= Exercise requirements =
From the listing below, copy every line with the word "joints".

= Collected data =
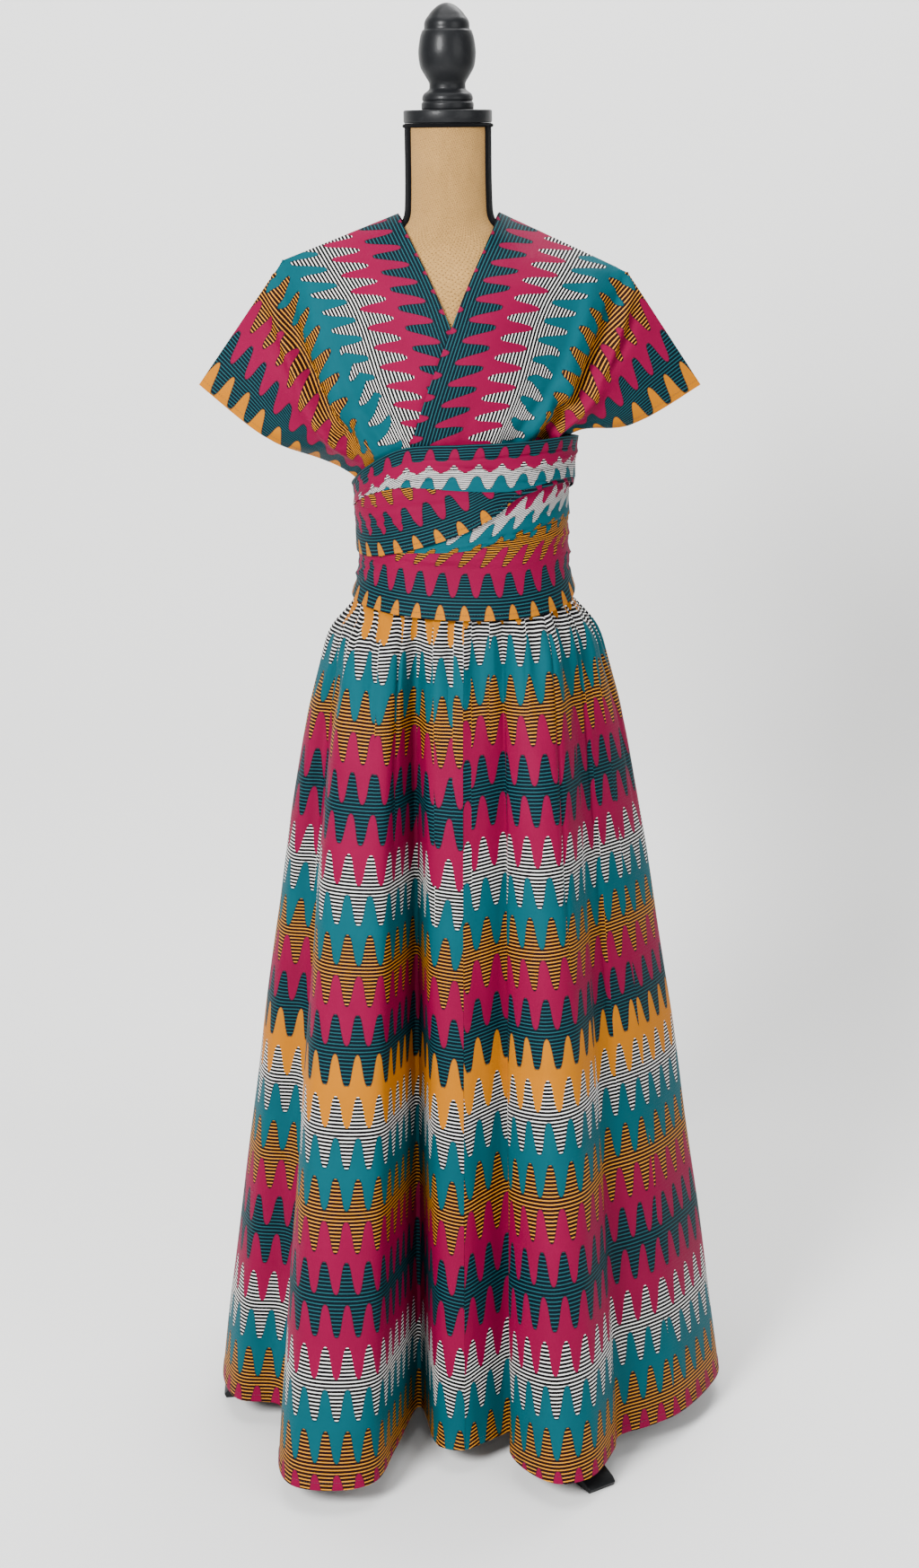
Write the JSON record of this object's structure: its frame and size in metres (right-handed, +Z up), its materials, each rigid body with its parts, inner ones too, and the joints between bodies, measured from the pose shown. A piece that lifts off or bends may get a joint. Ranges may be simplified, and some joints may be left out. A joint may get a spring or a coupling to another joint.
{
  "type": "wrap dress on a limbless dress form with a stand",
  "caption": "Floor-length dress of printed cotton with a gathered skirt, crossed wing straps and a wound waist, on a linen dress form with a turned neck cap and a three-legged stand.",
  "frame": {"origin": "on the floor, under the middle of the skirt's hem", "axes": "+Z up, front of the dress towards -Y, wearer's left towards +X"},
  "size_m": [0.627, 0.5992, 1.67],
  "materials": {
    "printed_cotton": "smooth waxed plain-weave cotton with a banded print in teal, crimson, orange, black and white",
    "plain_cotton": "plain black cotton band",
    "linen_cover": "coarse open-weave linen in front, black jersey behind, with black piping between",
    "black_wood": "satin black paint on turned and sawn wood",
    "black_metal": "satin black paint"
  },
  "bodies": {
    "root": {"skirt_panel_left": "printed_cotton", "skirt_panel_right": "printed_cotton", "waistband": "plain_cotton", "strap_left": "printed_cotton", "strap_right": "printed_cotton", "wrap_lower": "printed_cotton", "wrap_upper": "printed_cotton", "form_torso": "linen_cover", "form_neck_disc": "black_wood", "form_finial": "black_wood", "stand_pole": "black_metal", "stand_hub": "black_wood", "stand_leg_1": "black_wood", "stand_leg_2": "black_wood", "stand_leg_3": "black_wood"}
  },
  "joints": []
}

= Expected answer =
Write the JSON record of this object's structure: its frame and size in metres (right-handed, +Z up), its materials, each rigid body with its parts, inner ones too, and the joints between bodies, measured from the pose shown. A piece that lifts off or bends may get a joint. Ranges may be simplified, and some joints may be left out. A joint may get a spring or a coupling to another joint.
  "joints": []